══ Exercise inputs ══

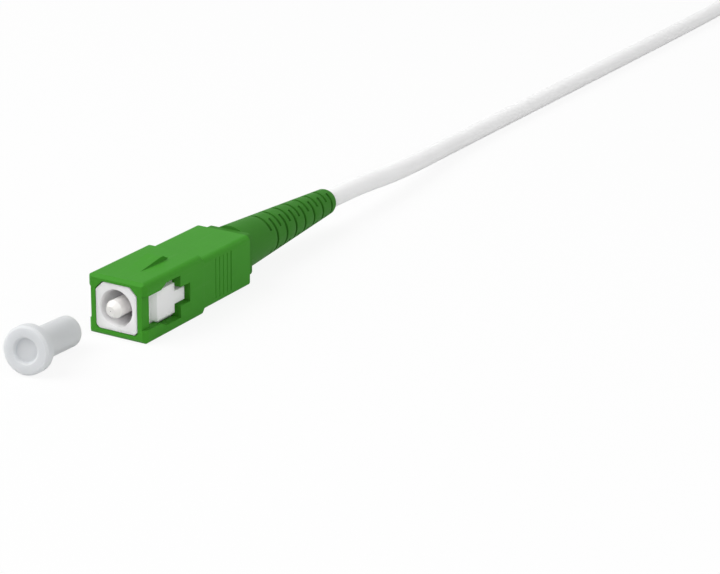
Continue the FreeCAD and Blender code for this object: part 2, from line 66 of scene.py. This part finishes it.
# %% Camera
camera_target = Vector((11.485, 45.625, -8.621)) * MM
camera_distance = 328.89 * MM
camera_azimuth, camera_elevation, camera_roll = (math.radians(a) for a in (29.72, 20.27, 0.87))
camera_data = bpy.data.cameras.new("camera")
camera_data.lens, camera_data.sensor_width = 112.46, 36.0
camera_data.clip_start, camera_data.clip_end = 0.01, 20.0
camera = bpy.data.objects.new("camera", camera_data)
bpy.context.scene.collection.objects.link(camera)
level = math.cos(camera_elevation)
back = Vector((math.sin(camera_azimuth) * level, -math.cos(camera_azimuth) * level,
               math.sin(camera_elevation)))
camera.location = camera_target + back * camera_distance
facing = (-back).to_track_quat("-Z", "Y").to_matrix().to_4x4()
camera.rotation_euler = (facing @ Matrix.Rotation(camera_roll, 4, "Z")).to_euler()
bpy.context.scene.camera = camera
bpy.context.scene.view_settings.view_transform = "Standard"
print("camera at", [round(x / MM, 1) for x in camera.location], "mm")

# %% [markdown]
# ## Cable
# The cable is one soft line: out of the boot, down to the table and away.  A NURBS
# curve needs only the few points that bend it, in millimetres here.  The table is
# as high as the underside of the housing, and the cable's middle lies half its
# diameter above it.

# %% Cable route
cable_diameter = 3.0
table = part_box("outer_housing")[0].z / MM
lay = table + cable_diameter / 2
route = [
    (0, 55.2, 0), (0, 63.5, 0), (0.01, 78.0, -1.30), (-2.27, 102.0, lay), (-1.85, 142.0, lay),
    (-1.47, 181.0, lay), (-1.37, 205.0, lay), (-1.44, 222.0, lay), (-4.30, 237.0, lay),
]
print("route:", len(route), "points, table at z", round(table, 2), "mm, cable at", round(lay, 2))

# %% [markdown]
# ## Hank
# What is left of the cable's metre is folded into a slim hank in line with the
# connector, two turns side by side and four on each other.  Its points come from
# a loop, because every turn is the same long oval.  Each keeps to its own column,
# and near its end it moves over to the other column or climbs a layer, by turns.

# %% Hank
hank_start = Vector((-4.75, 250.5, lay))
straight = 23.0
outer_radius = 12.0
turns = 7.2
change_span = 0.1
strap_lift, strap_reach = 0.4, 7.0
run_points, fold_points = 4, 8


def changes_done(wound, index):
    """How far the change between turn `index` and the next has come, 0 to 1."""
    change_start = (index + 1) * (1 - change_span)
    return min(1.0, max(0.0, (wound - change_start) / change_span))


def round_the_hank(part, radius):
    """A point of one turn: up the left run, round the far fold, back, round the near one."""
    if part < 0.25:
        return -radius, straight * part * 4
    angle = math.pi * (part % 0.25) * 4
    if part < 0.5:
        return -radius * math.cos(angle), straight + radius * math.sin(angle)
    if part < 0.75:
        return radius, straight * (1 - (part - 0.5) * 4)
    return radius * math.cos(angle), -radius * math.sin(angle)


turn_parts = [quarter / 4 + step / 4 / count
              for quarter, count in enumerate([run_points, fold_points] * 2)
              for step in range(count)]
# A curve cuts inside its points on a fold, so they stand this much further out there.
fold_stretch = 1 / math.cos(math.pi / fold_points / 2)
hank = []
for turn in range(math.ceil(turns)):
    for part in turn_parts:
        wound = turn + part
        if wound > turns:
            break
        done = [changes_done(wound, index) for index in range(int(turns))]
        radius = outer_radius - cable_diameter * (sum(done[0::4]) - sum(done[2::4]))
        layer = sum(done[1::2])
        on_fold = part > 0.75 or 0.25 < part < 0.5
        x, y = round_the_hank(part, radius * fold_stretch if on_fold else radius)
        lift = strap_lift * math.exp(-((y - straight / 2) / strap_reach) ** 2)
        hank.append((hank_start.x + outer_radius + x, hank_start.y + y,
                     hank_start.z + layer * cable_diameter + lift))
print("hank:", len(hank), "points,", turns, "turns")

# %% [markdown]
# ## A round cable from a curve
# A curve object with a bevel is a tube, which stays smooth at any zoom and keeps
# its own line, so its length can be measured.  It is drawn a hair thinner than the
# real cable, so that turns that lie on each other don't run into each other.

# %% The cable as one soft line
drawn_share = 0.985
steps_per_point, roundness = 6, 6


def soft_line(name, points, diameter):
    """A round cable along a NURBS curve with these control points, in mm."""
    data = bpy.data.curves.new(name, "CURVE")
    data.dimensions = "3D"
    spline = data.splines.new("NURBS")
    spline.points.add(len(points) - 1)
    for control, point in zip(spline.points, points):
        control.co = (*(x * MM for x in point), 1.0)
        control.radius = MM
    spline.order_u = 3
    spline.use_endpoint_u = True
    spline.use_smooth = True
    data.resolution_u = steps_per_point
    data.bevel_depth = diameter / 2
    data.bevel_resolution = roundness
    data.use_fill_caps = True
    made = bpy.data.objects.new(name, data)
    bpy.context.scene.collection.objects.link(made)
    return made


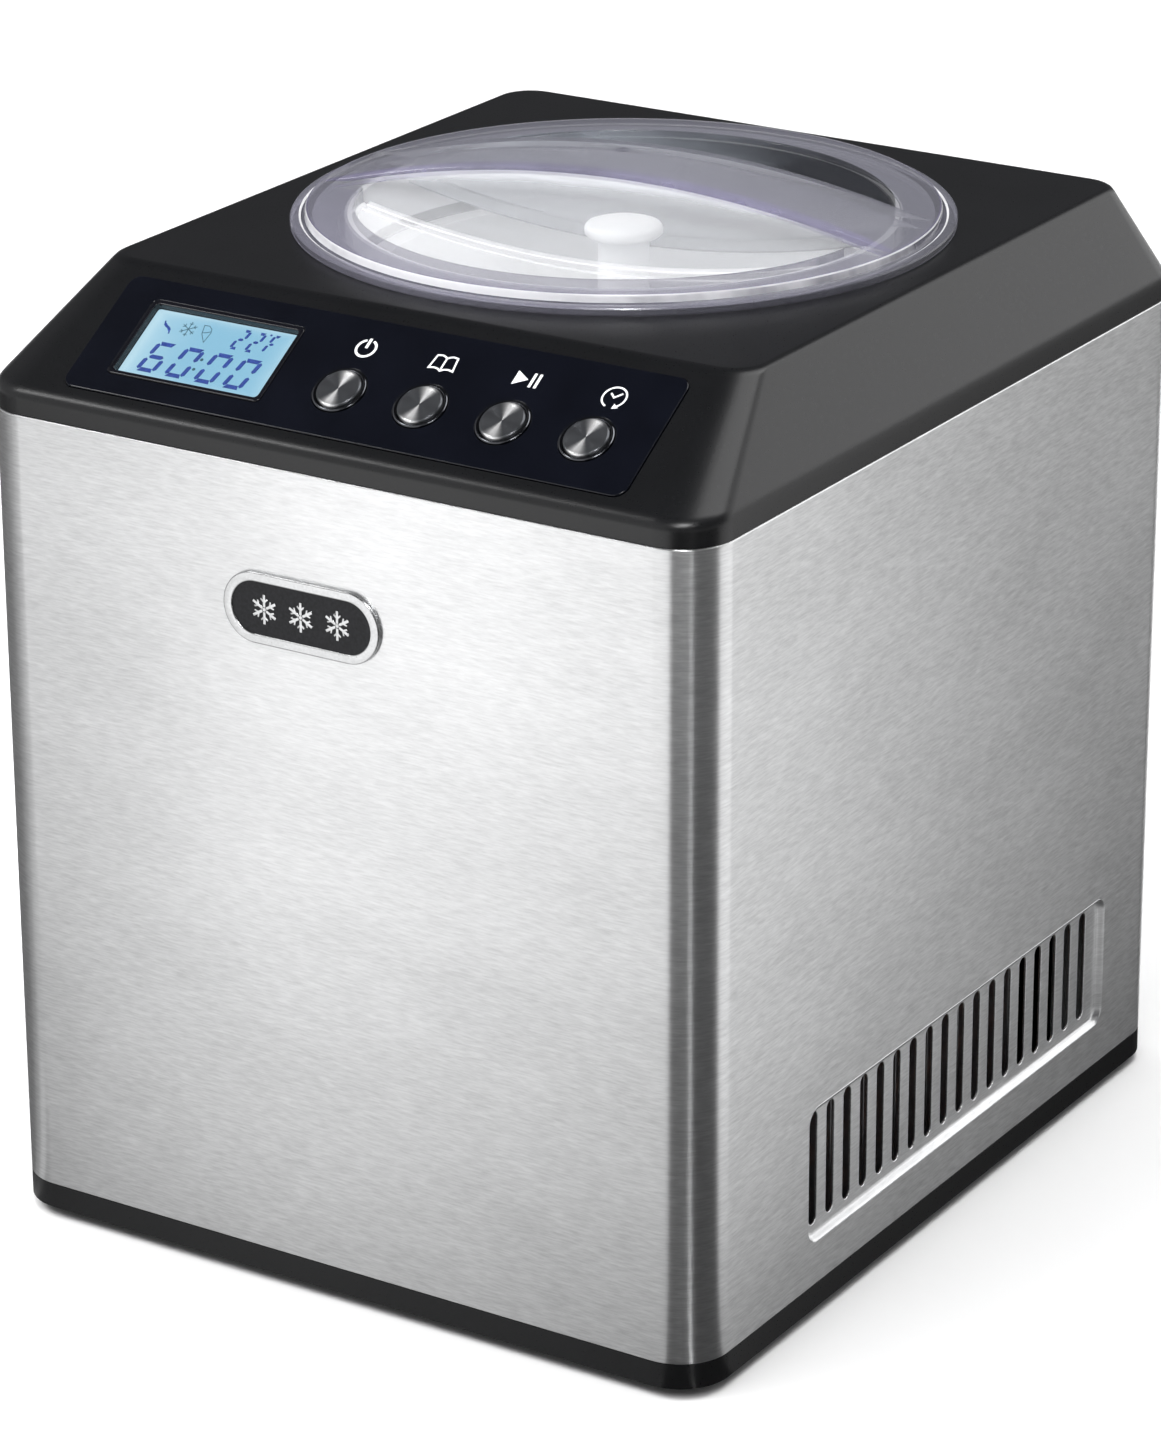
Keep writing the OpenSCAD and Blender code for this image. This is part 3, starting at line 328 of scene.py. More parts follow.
def material(name, colour, rough, tone=0.08, tone_scale=40, fine=900, bump=0.1, depth=0.00005,
             stretch=(1, 1, 1), rough_by=0.06, **sockets):
    """A Principled material with tone, roughness and relief from noise."""
    mat, tree, shader = new_material(name, sockets)
    coarse = noise(tree, tone_scale, stretch)
    grain = noise(tree, fine, stretch)
    tree.links.new(tint(tree, coarse, shaded(colour, 1 - tone), shaded(colour, 1 + tone)),
                   shader.inputs["Base Color"])
    tree.links.new(spread(tree, grain, rough - rough_by, rough + rough_by), shader.inputs["Roughness"])
    relief = node(tree, "ShaderNodeBump", {"Height": grain, "Strength": bump, "Distance": depth})
    tree.links.new(relief.outputs["Normal"], shader.inputs["Normal"])
    return mat


def brushed(name, colour, rough):
    """Sheet metal brushed level: short fine scratches that run round the body."""
    along, across, contrast = 170, 1500, 0.15
    mat, tree, shader = new_material(name, {"Metallic": 1.0, "Anisotropic": 0.8, "Anisotropic_Rotation": 0.25})
    fine = noise(tree, 1, (along, along, across), 4, 0.62)
    broad = noise(tree, 1, (along * 0.6, along * 0.6, across / 3), 3, 0.6)
    cloud = noise(tree, 14, (1, 1, 2), 2)
    mixed = maths(tree, "MULTIPLY_ADD", maths(tree, "ADD", broad, cloud), 0.35, fine)
    dark, light = shaded(colour, 1 - contrast), shaded(colour, 1 + contrast)
    tree.links.new(tint(tree, spread(tree, mixed, 0, 1, 0.6, 1.1), dark, light, 0.0, 1.0),
                   shader.inputs["Base Color"])
    tree.links.new(spread(tree, fine, rough - 0.025, rough + 0.025), shader.inputs["Roughness"])
    relief = node(tree, "ShaderNodeBump", {"Height": mixed, "Strength": 0.05, "Distance": 0.00006})
    tree.links.new(relief.outputs["Normal"], shader.inputs["Normal"])
    return mat


def spun_with_painted_highlight(name, colour, rough):
    """Turned metal: rings about the piece's own Z axis, with a painted highlight: paler bow-tie wedges along its Y
    axis painted into the colour.
    """
    mat, tree, shader = new_material(name, {"Metallic": 0.9, "Anisotropic": 0.8, "Anisotropic_Rotation": 0.25})
    place = node(tree, "ShaderNodeTexCoord").outputs["Object"]
    flat = node(tree, "ShaderNodeMapping", {"Vector": place, "Scale": (1, 1, 0)}).outputs["Vector"]
    radius = node(tree, "ShaderNodeVectorMath", {0: flat}, operation="LENGTH").outputs["Value"]
    rows = node(tree, "ShaderNodeCombineXYZ", {"X": radius}).outputs["Vector"]
    grooves = node(tree, "ShaderNodeTexNoise", {"Vector": rows, "Scale": 2600, "Detail": 2.0}).outputs["Fac"]
    unit = node(tree, "ShaderNodeVectorMath", {0: flat}, operation="NORMALIZE").outputs["Vector"]
    # painted highlight: the colour is made paler along the piece's Y axis, standing in for the bow-tie gloss that
    # lamps give turned metal
    along = node(tree, "ShaderNodeVectorMath", {0: unit, 1: (0.06, 1, 0)}, operation="DOT_PRODUCT").outputs["Value"]
    painted_fan = maths(tree, "POWER", maths(tree, "ABSOLUTE", along), 14.0)
    painted_fan = maths(tree, "ADD", painted_fan, spread(tree, grooves, -0.06, 0.06))
    tree.links.new(tint(tree, painted_fan, shaded(colour, 0.55), shaded(colour, 4.0), 0.05, 0.9),
                   shader.inputs["Base Color"])
    tree.links.new(spread(tree, grooves, rough - 0.03, rough + 0.03), shader.inputs["Roughness"])
    turn = node(tree, "ShaderNodeTangent", direction_type="RADIAL", axis="Z")
    tree.links.new(turn.outputs["Tangent"], shader.inputs["Tangent"])
    return mat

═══

(Set task): Go through the records and gather the lines that hold "code".

(Final result):
Continue the FreeCAD and Blender code for this object: part 2, from line 66 of scene.py. This part finishes it.
Keep writing the OpenSCAD and Blender code for this image. This is part 3, starting at line 328 of scene.py. More parts follow.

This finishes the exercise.